_What you need to do_
Take the entries below and print only the lines from the one with "Model this object" through the one with "and on a rear", exactly as they stand, both ends included.

_Listing_
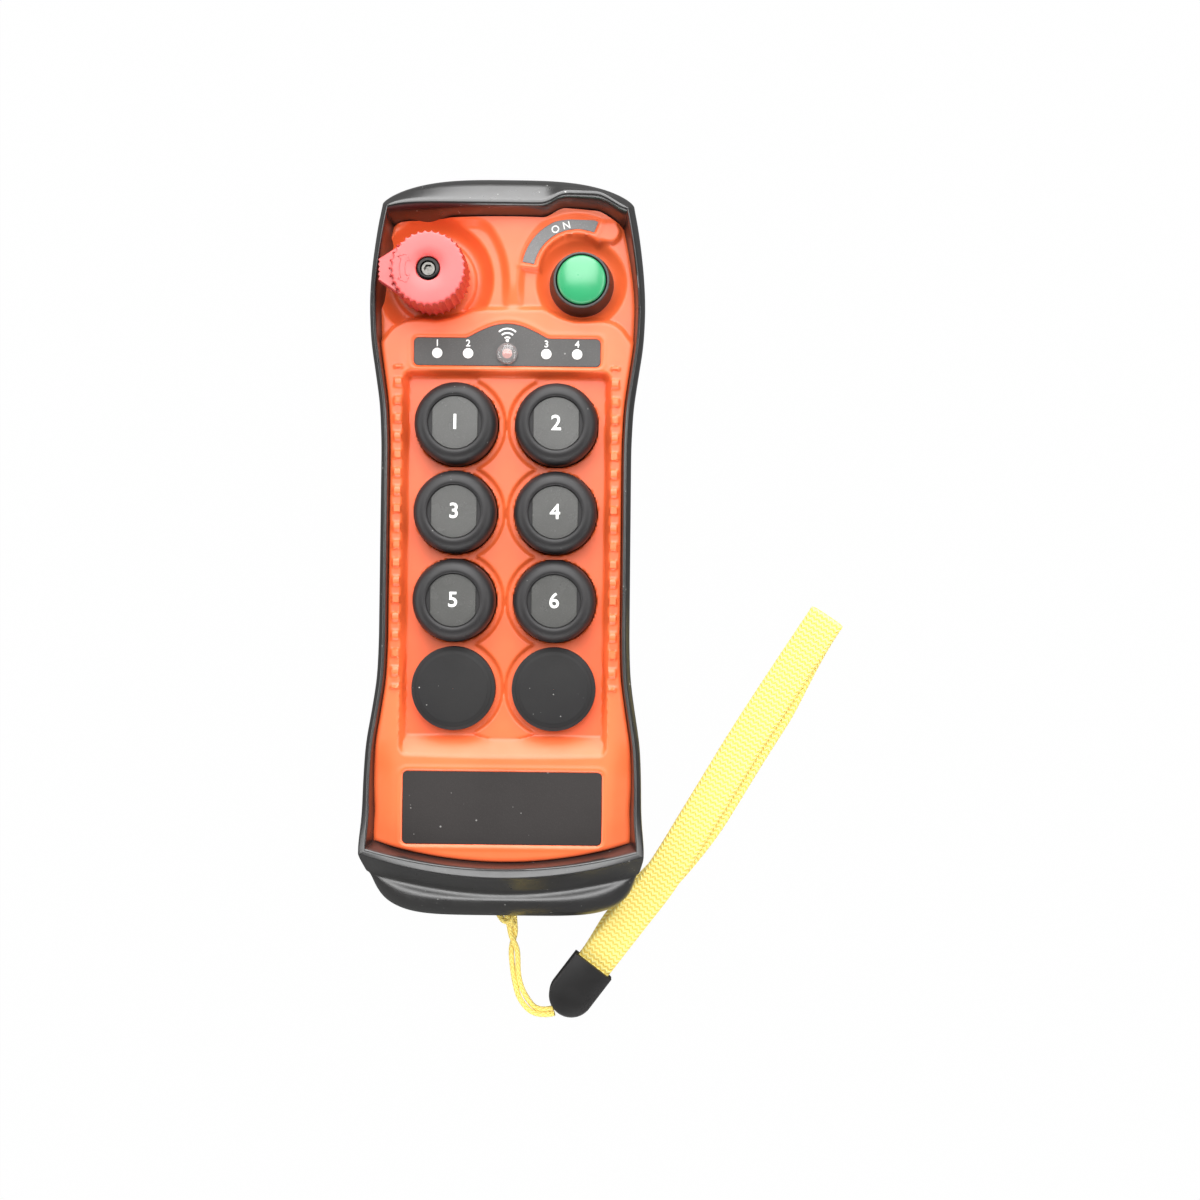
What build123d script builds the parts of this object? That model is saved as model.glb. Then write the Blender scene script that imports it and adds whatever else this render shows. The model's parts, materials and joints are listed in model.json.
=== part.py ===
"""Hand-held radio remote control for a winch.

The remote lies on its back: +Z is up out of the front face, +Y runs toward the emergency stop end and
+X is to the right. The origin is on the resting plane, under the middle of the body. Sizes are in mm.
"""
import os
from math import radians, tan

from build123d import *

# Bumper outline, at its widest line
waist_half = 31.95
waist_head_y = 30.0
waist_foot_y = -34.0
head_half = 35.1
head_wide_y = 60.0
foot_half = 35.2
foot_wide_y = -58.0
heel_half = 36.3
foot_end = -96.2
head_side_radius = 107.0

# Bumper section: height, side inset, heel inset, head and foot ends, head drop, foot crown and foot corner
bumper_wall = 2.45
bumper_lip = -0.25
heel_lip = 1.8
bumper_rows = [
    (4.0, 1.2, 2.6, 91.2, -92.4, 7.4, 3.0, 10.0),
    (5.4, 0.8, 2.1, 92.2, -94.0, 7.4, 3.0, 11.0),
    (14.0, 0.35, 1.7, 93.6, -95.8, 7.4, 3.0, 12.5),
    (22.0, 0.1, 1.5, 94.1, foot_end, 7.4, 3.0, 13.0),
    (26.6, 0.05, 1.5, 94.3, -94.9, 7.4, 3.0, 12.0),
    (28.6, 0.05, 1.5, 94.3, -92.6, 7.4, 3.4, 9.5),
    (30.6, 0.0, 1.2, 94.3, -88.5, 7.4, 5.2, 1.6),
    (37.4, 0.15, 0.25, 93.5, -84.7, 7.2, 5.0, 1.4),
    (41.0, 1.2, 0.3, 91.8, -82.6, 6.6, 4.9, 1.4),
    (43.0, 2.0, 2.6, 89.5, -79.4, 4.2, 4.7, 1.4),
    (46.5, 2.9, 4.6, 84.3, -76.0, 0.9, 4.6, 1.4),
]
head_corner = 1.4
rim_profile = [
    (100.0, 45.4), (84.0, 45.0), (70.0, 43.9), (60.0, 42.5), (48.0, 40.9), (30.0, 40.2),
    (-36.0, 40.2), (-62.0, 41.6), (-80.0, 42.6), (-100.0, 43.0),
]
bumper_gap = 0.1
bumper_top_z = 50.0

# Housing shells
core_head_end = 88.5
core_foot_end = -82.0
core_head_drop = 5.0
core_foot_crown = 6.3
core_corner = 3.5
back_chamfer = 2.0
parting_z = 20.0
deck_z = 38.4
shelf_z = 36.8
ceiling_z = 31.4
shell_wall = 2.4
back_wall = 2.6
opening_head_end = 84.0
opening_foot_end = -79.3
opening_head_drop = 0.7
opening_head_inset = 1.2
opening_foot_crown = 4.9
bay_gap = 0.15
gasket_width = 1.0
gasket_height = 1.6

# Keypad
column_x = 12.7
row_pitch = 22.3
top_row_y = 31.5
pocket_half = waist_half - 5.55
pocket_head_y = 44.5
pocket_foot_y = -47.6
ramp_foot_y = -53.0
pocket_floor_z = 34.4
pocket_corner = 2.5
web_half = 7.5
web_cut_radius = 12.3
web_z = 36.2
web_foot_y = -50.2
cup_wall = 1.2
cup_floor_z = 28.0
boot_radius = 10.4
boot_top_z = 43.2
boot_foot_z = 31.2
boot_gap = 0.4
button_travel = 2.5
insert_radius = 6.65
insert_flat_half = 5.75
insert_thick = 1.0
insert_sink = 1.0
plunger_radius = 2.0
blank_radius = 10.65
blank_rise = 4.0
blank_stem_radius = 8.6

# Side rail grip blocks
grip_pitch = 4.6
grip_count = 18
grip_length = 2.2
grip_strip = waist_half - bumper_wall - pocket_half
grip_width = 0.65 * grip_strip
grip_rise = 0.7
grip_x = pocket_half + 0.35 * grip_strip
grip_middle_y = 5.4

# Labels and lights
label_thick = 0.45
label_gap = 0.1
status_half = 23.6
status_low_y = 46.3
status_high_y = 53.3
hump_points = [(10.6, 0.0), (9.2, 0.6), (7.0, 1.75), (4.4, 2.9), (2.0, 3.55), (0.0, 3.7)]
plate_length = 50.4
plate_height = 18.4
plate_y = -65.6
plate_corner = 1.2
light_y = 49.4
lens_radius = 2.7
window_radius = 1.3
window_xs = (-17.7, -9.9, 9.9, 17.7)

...

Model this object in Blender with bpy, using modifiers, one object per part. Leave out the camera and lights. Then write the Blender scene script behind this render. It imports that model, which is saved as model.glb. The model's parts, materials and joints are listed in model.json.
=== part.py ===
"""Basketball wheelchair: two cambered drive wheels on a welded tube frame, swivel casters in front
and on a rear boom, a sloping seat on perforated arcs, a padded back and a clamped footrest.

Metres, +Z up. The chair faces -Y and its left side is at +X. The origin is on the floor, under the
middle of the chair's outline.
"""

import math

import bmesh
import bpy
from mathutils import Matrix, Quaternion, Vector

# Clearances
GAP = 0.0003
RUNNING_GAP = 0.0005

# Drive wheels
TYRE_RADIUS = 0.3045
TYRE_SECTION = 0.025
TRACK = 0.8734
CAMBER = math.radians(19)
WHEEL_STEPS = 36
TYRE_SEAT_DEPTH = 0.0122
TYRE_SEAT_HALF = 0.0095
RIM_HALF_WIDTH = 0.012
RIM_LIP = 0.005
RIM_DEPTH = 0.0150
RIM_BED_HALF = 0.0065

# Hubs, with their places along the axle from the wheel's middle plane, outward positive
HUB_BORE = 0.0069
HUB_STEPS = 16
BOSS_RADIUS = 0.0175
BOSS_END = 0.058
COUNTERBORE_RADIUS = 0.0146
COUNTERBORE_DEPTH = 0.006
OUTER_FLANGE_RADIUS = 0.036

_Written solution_
Model this object in Blender with bpy, using modifiers, one object per part. Leave out the camera and lights. Then write the Blender scene script behind this render. It imports that model, which is saved as model.glb. The model's parts, materials and joints are listed in model.json.
=== part.py ===
"""Basketball wheelchair: two cambered drive wheels on a welded tube frame, swivel casters in front
and on a rear boom, a sloping seat on perforated arcs, a padded back and a clamped footrest.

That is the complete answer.